======== Supplied data
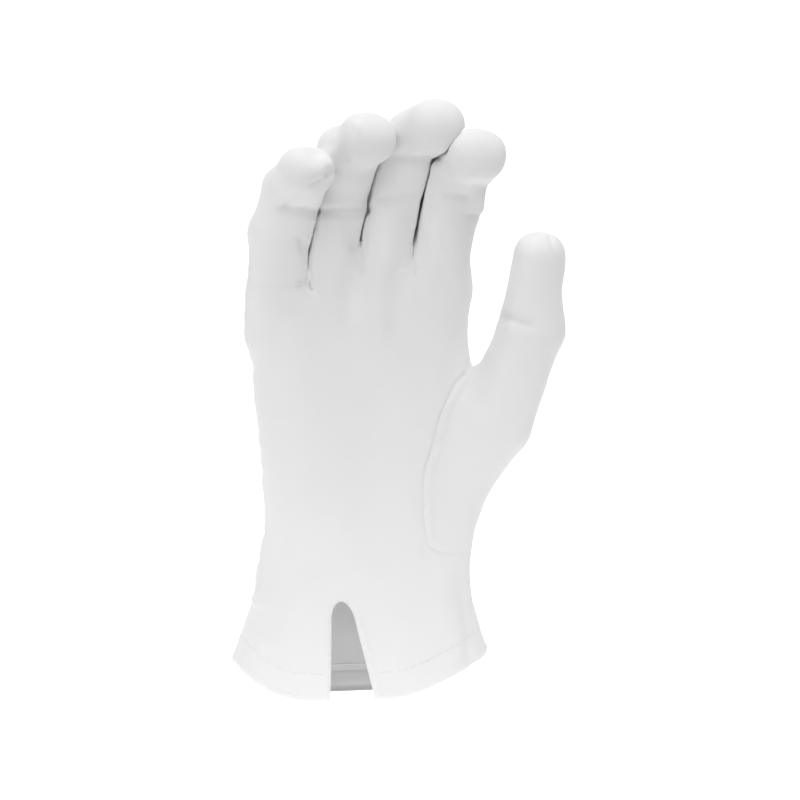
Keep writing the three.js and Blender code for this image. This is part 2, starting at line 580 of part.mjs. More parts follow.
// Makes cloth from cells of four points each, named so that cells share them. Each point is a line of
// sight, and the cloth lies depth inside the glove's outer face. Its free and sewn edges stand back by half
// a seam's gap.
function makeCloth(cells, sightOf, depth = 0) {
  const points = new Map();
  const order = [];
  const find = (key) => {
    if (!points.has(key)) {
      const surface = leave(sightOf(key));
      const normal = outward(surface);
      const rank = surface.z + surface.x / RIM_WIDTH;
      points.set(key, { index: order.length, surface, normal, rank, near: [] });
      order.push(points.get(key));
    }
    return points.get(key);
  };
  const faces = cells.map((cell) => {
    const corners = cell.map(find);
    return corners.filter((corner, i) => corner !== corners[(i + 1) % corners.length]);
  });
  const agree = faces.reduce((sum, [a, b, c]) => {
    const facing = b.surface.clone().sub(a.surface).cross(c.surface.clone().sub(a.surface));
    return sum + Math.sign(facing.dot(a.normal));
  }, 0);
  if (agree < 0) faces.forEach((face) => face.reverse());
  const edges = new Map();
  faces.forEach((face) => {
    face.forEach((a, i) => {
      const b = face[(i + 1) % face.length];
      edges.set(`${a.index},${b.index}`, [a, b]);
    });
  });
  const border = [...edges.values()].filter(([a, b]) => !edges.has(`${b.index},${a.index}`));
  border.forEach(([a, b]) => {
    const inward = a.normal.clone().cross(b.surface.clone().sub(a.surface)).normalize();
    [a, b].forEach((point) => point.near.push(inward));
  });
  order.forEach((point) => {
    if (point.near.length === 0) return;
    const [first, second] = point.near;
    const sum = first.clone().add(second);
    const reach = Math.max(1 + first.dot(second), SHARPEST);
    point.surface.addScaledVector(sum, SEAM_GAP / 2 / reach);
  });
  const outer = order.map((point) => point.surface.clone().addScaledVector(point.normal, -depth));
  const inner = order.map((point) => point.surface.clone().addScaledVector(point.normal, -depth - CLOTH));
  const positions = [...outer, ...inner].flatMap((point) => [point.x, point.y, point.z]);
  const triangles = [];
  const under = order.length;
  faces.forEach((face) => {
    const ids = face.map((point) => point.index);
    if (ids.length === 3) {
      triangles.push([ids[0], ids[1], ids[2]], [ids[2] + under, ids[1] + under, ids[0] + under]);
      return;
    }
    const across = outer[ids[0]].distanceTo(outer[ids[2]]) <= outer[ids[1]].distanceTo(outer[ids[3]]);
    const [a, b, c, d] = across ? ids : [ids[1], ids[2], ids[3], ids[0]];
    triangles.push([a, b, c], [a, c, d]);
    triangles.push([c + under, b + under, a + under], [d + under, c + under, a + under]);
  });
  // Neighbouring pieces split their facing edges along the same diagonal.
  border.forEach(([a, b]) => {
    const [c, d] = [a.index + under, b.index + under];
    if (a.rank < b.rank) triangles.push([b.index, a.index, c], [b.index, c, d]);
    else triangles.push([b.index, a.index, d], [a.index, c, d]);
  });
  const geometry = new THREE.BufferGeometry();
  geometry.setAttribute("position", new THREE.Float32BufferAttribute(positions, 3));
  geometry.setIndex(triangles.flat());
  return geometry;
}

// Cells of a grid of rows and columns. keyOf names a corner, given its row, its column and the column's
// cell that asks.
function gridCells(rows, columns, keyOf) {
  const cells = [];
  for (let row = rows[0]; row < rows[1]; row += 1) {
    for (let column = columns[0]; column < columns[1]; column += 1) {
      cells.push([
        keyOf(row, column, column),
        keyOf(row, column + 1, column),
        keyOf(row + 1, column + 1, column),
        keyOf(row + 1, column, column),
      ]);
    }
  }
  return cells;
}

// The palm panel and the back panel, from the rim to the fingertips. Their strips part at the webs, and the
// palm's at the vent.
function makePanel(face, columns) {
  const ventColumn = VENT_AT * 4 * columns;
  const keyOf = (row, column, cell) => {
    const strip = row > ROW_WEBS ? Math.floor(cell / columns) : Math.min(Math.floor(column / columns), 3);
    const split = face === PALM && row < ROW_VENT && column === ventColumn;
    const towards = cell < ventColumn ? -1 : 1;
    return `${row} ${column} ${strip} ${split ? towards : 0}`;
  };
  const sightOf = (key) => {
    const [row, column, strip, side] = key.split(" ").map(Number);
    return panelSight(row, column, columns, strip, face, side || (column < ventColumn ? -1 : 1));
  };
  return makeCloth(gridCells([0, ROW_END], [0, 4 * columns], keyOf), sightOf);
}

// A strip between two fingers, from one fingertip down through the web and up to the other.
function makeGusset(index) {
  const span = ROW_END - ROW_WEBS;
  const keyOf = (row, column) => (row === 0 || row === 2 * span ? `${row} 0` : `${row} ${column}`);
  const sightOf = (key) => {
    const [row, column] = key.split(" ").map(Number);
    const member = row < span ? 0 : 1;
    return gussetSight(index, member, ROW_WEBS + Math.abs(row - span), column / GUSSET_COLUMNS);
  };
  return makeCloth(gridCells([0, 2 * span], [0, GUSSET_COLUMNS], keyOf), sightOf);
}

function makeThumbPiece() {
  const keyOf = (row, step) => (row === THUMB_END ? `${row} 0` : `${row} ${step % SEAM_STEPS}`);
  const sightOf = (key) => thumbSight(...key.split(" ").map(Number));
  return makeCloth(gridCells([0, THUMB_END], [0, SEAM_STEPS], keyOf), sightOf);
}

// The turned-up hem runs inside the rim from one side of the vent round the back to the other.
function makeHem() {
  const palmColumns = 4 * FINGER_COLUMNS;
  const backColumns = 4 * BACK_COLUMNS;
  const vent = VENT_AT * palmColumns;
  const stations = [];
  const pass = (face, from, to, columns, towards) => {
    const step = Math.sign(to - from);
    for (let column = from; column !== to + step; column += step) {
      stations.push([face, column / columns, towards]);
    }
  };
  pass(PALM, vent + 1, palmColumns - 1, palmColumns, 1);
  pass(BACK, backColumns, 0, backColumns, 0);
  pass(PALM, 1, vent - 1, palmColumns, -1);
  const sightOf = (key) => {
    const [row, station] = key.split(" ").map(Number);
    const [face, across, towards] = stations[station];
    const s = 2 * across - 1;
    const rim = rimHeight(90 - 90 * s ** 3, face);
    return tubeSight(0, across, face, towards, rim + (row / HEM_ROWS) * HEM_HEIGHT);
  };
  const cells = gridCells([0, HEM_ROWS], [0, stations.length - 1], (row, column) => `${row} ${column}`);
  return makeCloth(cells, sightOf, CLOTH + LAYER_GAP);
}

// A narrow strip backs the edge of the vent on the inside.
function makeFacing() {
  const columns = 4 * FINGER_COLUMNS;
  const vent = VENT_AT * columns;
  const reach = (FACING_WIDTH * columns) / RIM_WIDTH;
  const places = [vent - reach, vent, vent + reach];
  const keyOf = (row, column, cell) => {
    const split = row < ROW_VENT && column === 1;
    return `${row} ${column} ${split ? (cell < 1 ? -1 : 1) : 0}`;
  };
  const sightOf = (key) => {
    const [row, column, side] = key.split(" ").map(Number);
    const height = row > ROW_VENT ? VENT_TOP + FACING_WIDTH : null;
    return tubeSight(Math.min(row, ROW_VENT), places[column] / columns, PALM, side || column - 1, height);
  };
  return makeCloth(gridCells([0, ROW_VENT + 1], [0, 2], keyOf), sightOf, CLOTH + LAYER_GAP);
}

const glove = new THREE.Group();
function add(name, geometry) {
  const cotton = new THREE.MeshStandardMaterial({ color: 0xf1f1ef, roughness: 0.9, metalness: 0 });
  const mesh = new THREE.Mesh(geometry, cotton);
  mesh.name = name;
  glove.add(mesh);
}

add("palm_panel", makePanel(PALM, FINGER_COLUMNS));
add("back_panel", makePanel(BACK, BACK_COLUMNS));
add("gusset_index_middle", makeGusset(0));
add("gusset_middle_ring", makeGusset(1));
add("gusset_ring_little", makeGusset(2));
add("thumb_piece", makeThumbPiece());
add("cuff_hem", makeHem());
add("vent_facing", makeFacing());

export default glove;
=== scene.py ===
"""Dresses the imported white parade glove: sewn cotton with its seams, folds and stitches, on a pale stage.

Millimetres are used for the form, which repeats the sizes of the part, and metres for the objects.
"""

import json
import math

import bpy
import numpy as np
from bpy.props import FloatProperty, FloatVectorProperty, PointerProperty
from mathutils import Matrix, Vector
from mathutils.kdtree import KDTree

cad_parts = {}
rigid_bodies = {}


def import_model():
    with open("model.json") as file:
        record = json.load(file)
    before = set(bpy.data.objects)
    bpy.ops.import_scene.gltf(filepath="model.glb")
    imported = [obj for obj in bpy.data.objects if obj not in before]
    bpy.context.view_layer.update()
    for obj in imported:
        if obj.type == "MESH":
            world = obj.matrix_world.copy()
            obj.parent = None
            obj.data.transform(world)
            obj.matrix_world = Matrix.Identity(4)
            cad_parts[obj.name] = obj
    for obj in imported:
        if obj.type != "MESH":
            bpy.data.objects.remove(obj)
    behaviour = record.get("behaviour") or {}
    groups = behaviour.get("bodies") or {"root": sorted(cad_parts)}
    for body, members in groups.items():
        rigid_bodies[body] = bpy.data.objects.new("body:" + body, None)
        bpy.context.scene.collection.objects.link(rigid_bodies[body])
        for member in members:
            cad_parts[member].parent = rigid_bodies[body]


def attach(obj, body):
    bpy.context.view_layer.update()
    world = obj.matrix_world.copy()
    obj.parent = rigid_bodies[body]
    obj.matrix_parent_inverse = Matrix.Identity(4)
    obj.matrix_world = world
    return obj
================
_Exercise instructions:_ Which lines contain the word "groups"? Return each of them.

_Output:_
    groups = behaviour.get("bodies") or {"root": sorted(cad_parts)}
    for body, members in groups.items():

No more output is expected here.